Laporan The Lancet Countdown juga merekomendasikan pengalihan subsidi bahan bakar fosil untuk akses energi terbarukan yang adil, serta promosi kesehatan dan kegiatan lain yang meningkatkan kesehatan dan kesejahteraan masyarakat. Dana subsidi bahan bakar fosil juga dapat dialihkan untuk melindungi kelompok masyarakat rentan dari dampak krisis iklim.
Hingga kini, momentum global aksi iklim telah memberikan manfaat kesehatan dan ekonomi. Peralihan yang semakin besar dari batu bara, terutama di negara-negara kaya, mencegah sekitar 160 ribu kematian dini per tahun pada 2010-2022 akibat polusi udara dari pembakaran bahan bakar fosil. Transisi energi bersih menghasilkan lapangan kerja yang lebih sehat dan berkelanjutan, dengan lebih dari 16 juta orang bekerja secara langsung maupun tidak langsung di sektor energi terbarukan pada tahun 2023, naik 18,3 persen dari tahun 2022.

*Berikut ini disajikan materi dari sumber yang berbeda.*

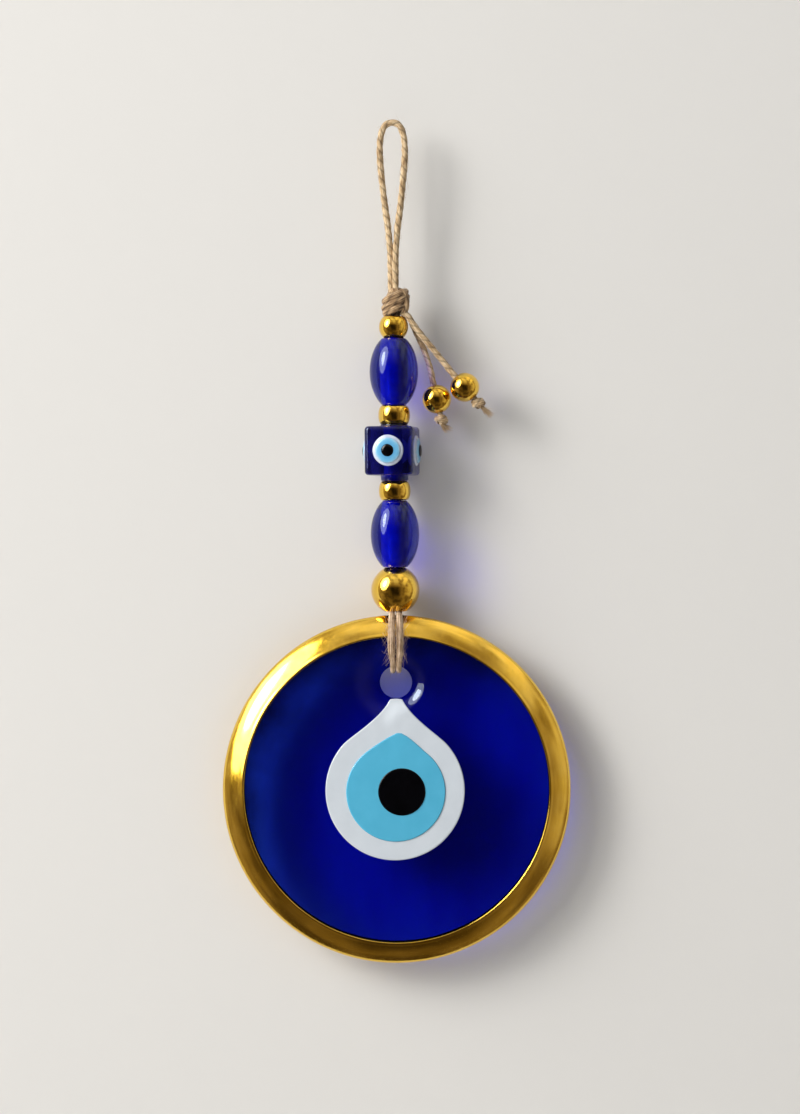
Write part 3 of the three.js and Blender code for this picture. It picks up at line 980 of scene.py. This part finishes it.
def make_disc_glass():
    """The disc: a sheet of glass between the hole's circle and the outer one, front, edge and back."""
    radius = place("glass_disc")[1][0] - GLASS_TRIM
    theta = np.linspace(0, math.tau, 200, endpoint=False)
    ring = np.stack([np.cos(theta), np.sin(theta)], axis=-1)
    hole = ring * HOLE + (0, HOLE_UP)
    shares = np.linspace(0, 1, 90) ** 2.2
    sheet = [hole * (1 - share) + ring * radius * share for share in shares]
    front = [np.stack([p[:, 0], glass_front(p[:, 0], p[:, 1]), p[:, 1]], axis=-1) for p in sheet]
    back = []
    for flat in reversed(sheet):
        from_hole = np.hypot(flat[:, 0], flat[:, 1] - HOLE_UP)
        rise = 0.04 * waves(flat, 11.0, 33) - 0.8 * (1 - smoothstep(from_hole, HOLE, HOLE + 2.0))
        back.append(np.stack([flat[:, 0], GLASS_HALF + rise, flat[:, 1]], axis=-1))
    hole_wall = [back[-1] * (1 - s) + front[0] * s for s in np.linspace(0, 1, 8)[1:-1]]
    rings = np.array([*front, *back, *hole_wall]) + (0, 0, DISC_Z)
    shape = Shape()
    shape.grid(rings, close_rows=True)
    piece = shape.build("disc_cobalt_glass", "disc")
    settle(piece, "disc", "cobalt_glass", "glass_disc")


def make_rim():
    """The gold rim: a band that swells outwards from a crest at its lip, with a channel for the glass."""
    radius, half, _ = place("gold_rim")[1]
    lip = radius - RIM_BAND
    channel = lip + RIM_LAP
    glass = GLASS_HALF + 0.2
    slope = route(
        [
            (lip + 0.02, 0, half - 0.3),
            (lip + 0.25, 0, half - 0.02),
            (lip + 1.3, 0, half - 0.44),
            (lip + 2.3, 0, half - 0.92),
            (lip + 3.3, 0, half - 1.46),
            (lip + 4.3, 0, half - 2.06),
            (lip + 5.3, 0, half - 2.8),
            (radius - 0.38, 0, 0.62),
            (radius, 0, 0),
        ],
        0.12,
    )[:, (0, 2)]
    front = [(r, -y) for r, y in slope]
    back = [(r, y) for r, y in reversed(slope[:-1]) if r > lip + 1.3]
    outline = [(channel, -glass), (lip + 0.15, -glass), *front, *back]
    outline += [(lip + 0.9, half), (lip + 0.25, half), (lip, half - 0.25)]
    outline += [(lip, glass + 0.05), (lip + 0.2, glass)]
    rings = revolve([*outline, (channel, glass)], 288)
    rings = rings * (1 + 0.0006 * waves(rings, 14.0, 51)[..., None])
    swapped = np.stack([rings[..., 0], rings[..., 2], rings[..., 1]], axis=-1)
    shape = Shape()
    shape.grid(swapped + (0, 0, DISC_Z), close_rows=True)
    settle(shape.build("disc_gold_rim", "gold_rim"), "disc", "gold", "gold_rim")


def bezier(a, b, c, d, count):
    """Points along a cubic curve, without its two ends."""
    t = np.linspace(0, 1, count, endpoint=False)[1:, None]
    a, b, c, d = (np.array(p, float) for p in (a, b, c, d))
    return (1 - t) ** 3 * a + 3 * (1 - t) ** 2 * t * b + 3 * (1 - t) * t**2 * c + t**3 * d


def drop_outline(centre, radius, join, tip, half, pull):
    """A circle drawn out to a tip: join is where the circle ends, in degrees above level."""
    angle = math.radians(join)
    circle = arc(centre, (radius, radius), 180 - join, 360 + join, 220)
    end, start = circle[-1], circle[0]
    along = (pull["low"] * math.sin(angle), pull["low"] * math.cos(angle))
    right = bezier(
        end,
        (end[0] - along[0], end[1] + along[1]),
        (tip[0] + half + pull["out"], tip[1] - pull["down"]),
        (tip[0] + half, tip[1]),
        60,
    )
    left = bezier(
        (tip[0] - half, tip[1]),
        (tip[0] - half - pull["out"], tip[1] - pull["down"]),
        (start[0] + along[0], start[1] + along[1]),
        start,
        60,
    )
    turns = np.linspace(0.1, 3.04, 14)
    crown = [(tip[0] + half * math.cos(a), tip[1] + 0.35 * math.sin(a)) for a in turns]
    return np.vstack([circle, right, crown, left])


DROPS = {
    "eye_white": {
        "outline": drop_outline(
            centre=(-0.45, -0.25),
            radius=19.95,
            join=42,
            tip=(0.0, 25.7),
            half=1.85,
            pull={"low": 3, "out": 2.7, "down": 5.3},
        ),
        "top": 0.95,
        "material": "white",
        "slot": "white_glass",
    },
    "eye_light_blue": {
        "outline": drop_outline(
            centre=(-0.25, -0.6),
            radius=14.25,
            join=50,
            tip=(0.7, 15.95),
            half=1.2,
            pull={"low": 3, "out": 2.2, "down": 0.9},
        ),
        "top": 1.3,
        "material": "sky",
        "slot": "sky_glass",
    },
    "eye_pupil": {
        "outline": np.array(arc((1.45, -0.55), (6.8, 6.8), 0, 359, 200)),
        "top": 1.62,
        "material": "black",
        "slot": "black_glass",
    },
}


def make_drop(node_name, drop):
    """One layer of the eye, moulded over the glass, with a rounded edge and a slight crown."""
    outline = drop["outline"]
    following = np.roll(outline, -1, axis=0) - np.roll(outline, 1, axis=0)
    normal = unit(np.stack([following[:, 1], -following[:, 0]], axis=-1))
    middle = outline.mean(axis=0)
    if np.sum(normal * (outline - middle)) < 0:
        normal = -normal
    rows = []

    def ring(flat, height):
        y = glass_front(flat[:, 0], flat[:, 1]) - height
        rows.append(np.stack([flat[:, 0], y, flat[:, 1]], axis=-1))

    top = drop["top"]
    inner = outline - normal * LAYER_EDGE
    for share in (0.0, 0.5):
        ring(middle + (inner - middle) * share, -0.15)
    ring(outline, -0.15)
    for angle in np.radians(np.linspace(0, 90, 8)):
        inset = LAYER_EDGE * (1 - math.cos(angle))
        ring(outline - normal * inset, top - LAYER_EDGE * (1 - math.sin(angle)))
    for share in (0.97, 0.93, 0.87, 0.8, 0.7, 0.6, 0.5, 0.4, 0.3, 0.2, 0.1, 0.0):
        ring(middle + (inner - middle) * share, top + 0.12 * (1 - share**2))
    shape = Shape()
    shape.grid(np.array(rows) + (0, 0, DISC_Z))
    piece = shape.build(node_name + "_layer", drop["material"])
    settle(piece, "disc", drop["slot"], node_name)


# ---- the stage, in metres ----
WALL_Y = 0.0095
FLOOR_Z = -0.9
STRING_MIDDLE = (0, 0, -0.124)


def make_stage():
    """A pale wall just behind the ornament, open to view from behind, and a pale floor far below."""
    wall, tree, shader = new_material("stage_wall", Roughness=0.95)
    put(tree, shader.inputs["Base Color"], (0.74, 0.725, 0.70, 1))
    passed = node(tree, "BsdfTransparent").outputs["BSDF"]
    behind = node(tree, "NewGeometry").outputs["Backfacing"]
    mixed = mix(tree, behind, shader.outputs["BSDF"], passed)
    put(tree, tree.nodes["Material Output"].inputs["Surface"], mixed)
    ground, tree, shader = new_material("stage_floor", Roughness=0.9)
    put(tree, shader.inputs["Base Color"], (0.70, 0.68, 0.65, 1))
    wall_corners = [(x, WALL_Y, z) for x, z in ((-2, FLOOR_Z), (2, FLOOR_Z), (2, 1.5), (-2, 1.5))]
    floor_corners = [(x, y, FLOOR_Z) for x, y in ((-4, -4), (4, -4), (4, 4), (-4, 4))]
    for name, material, corners in (
        ("stage_wall", wall, wall_corners),
        ("stage_floor", ground, floor_corners),
    ):
        mesh = bpy.data.meshes.new(name)
        mesh.from_pydata(corners, [], [(0, 1, 2, 3)])
        mesh.materials.append(material)
        sheet = new_object(name, mesh)
        if name == "stage_floor":
            sheet.visible_glossy = False


def add_lamp(name, towards, distance, width, height, energy):
    """An oval lamp that shines on the ornament from a direction."""
    data = bpy.data.lights.new(name, "AREA")
    data.shape = "ELLIPSE"
    data.size = width
    data.size_y = height
    data.energy = energy
    data.color = (1.0, 0.985, 0.96)
    lamp = new_object(name, data)
    lamp.location = Vector(STRING_MIDDLE) + towards * distance
    lamp.rotation_euler = towards.to_track_quat("Z", "Y").to_euler()
    lamp.visible_camera = False


def make_light():
    """A soft window high on the left, brighter in its middle."""
    towards = Vector((-0.757, -0.479, 0.447)).normalized()
    add_lamp("window", towards, 2.0, 1.45, 2.0, 35.0)
    add_lamp("window_middle", towards, 1.95, 0.5, 0.95, 18.8)


def make_world():
    """Soft room light, with a dim warm room for what the gold and the glass mirror."""
    world = bpy.data.worlds.new("room")
    world.use_nodes = True
    bpy.context.scene.world = world
    tree = world.node_tree
    way = node(tree, "SeparateXYZ", {"Vector": node(tree, "TexCoord").outputs["Generated"]})
    front = spread(tree, way.outputs["Y"], -0.95, -0.40, 0.03, 0.38)
    ceiling = spread(tree, way.outputs["Z"], 0.2, 0.8, 0.0, 0.58)
    right = spread(tree, way.outputs["X"], 0.2, 0.9, 0.0, 0.18)
    floor = spread(tree, way.outputs["Z"], -0.8, -0.1, 0.42, 1.0)
    things = {"Vector": node(tree, "TexCoord").outputs["Generated"], "Scale": 2.6, "Detail": 3.0}
    furniture = spread(tree, node(tree, "TexNoise", things).outputs["Fac"], 0.40, 0.58, 0.45, 1.15)
    high = maths(tree, "ADD", front, ceiling)
    wide = maths(tree, "ADD", high, right)
    low = maths(tree, "MULTIPLY", wide, floor)
    dim = maths(tree, "MULTIPLY", low, furniture)
    warm = ramp(tree, dim, [(0.05, (1.0, 0.70, 0.42)), (0.6, (1.0, 0.92, 0.80))])
    mirrored = node(tree, "Background", {"Color": warm, "Strength": dim})
    soft = node(tree, "Background", {"Color": (0.94, 0.97, 1.0, 1), "Strength": 0.32})
    seen = node(tree, "Background", {"Color": (0.80, 0.79, 0.77, 1), "Strength": 1.0})
    path = node(tree, "LightPath").outputs
    glossy = maths(tree, "MAXIMUM", path["Is Glossy Ray"], path["Is Transmission Ray"])
    inner = mix(tree, glossy, soft.outputs["Background"], mirrored.outputs["Background"])
    outer = mix(tree, path["Is Camera Ray"], inner, seen.outputs["Background"])
    put(tree, tree.nodes["World Output"].inputs["Surface"], outer)


# ---- making it ----
make_tail("outer", 41)
make_tail("inner", 42)
make_loop()
make_knot()
make_strands()
make_lower_cords()
make_beads()
make_cube()
make_cube_eyes()
make_disc_glass()
make_rim()
for drop_name, drop_shape in DROPS.items():
    make_drop(drop_name, drop_shape)
make_stage()
make_light()
make_world()
bpy.context.scene.view_settings.view_transform = "Standard"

“Menjelang pertemuan komunitas internasional di COP30 di Belem, Brasil, kami menyerukan pendekatan tegas untuk mempercepat kemajuan mitigasi krisis iklim. Negara-negara dengan emisi gas rumah kaca tinggi dan perusahaan-perusahaannya harus segera mengurangi emisi mereka untuk mencegah krisis iklim melampaui kapasitas adaptasi kita,” ungkap Marina.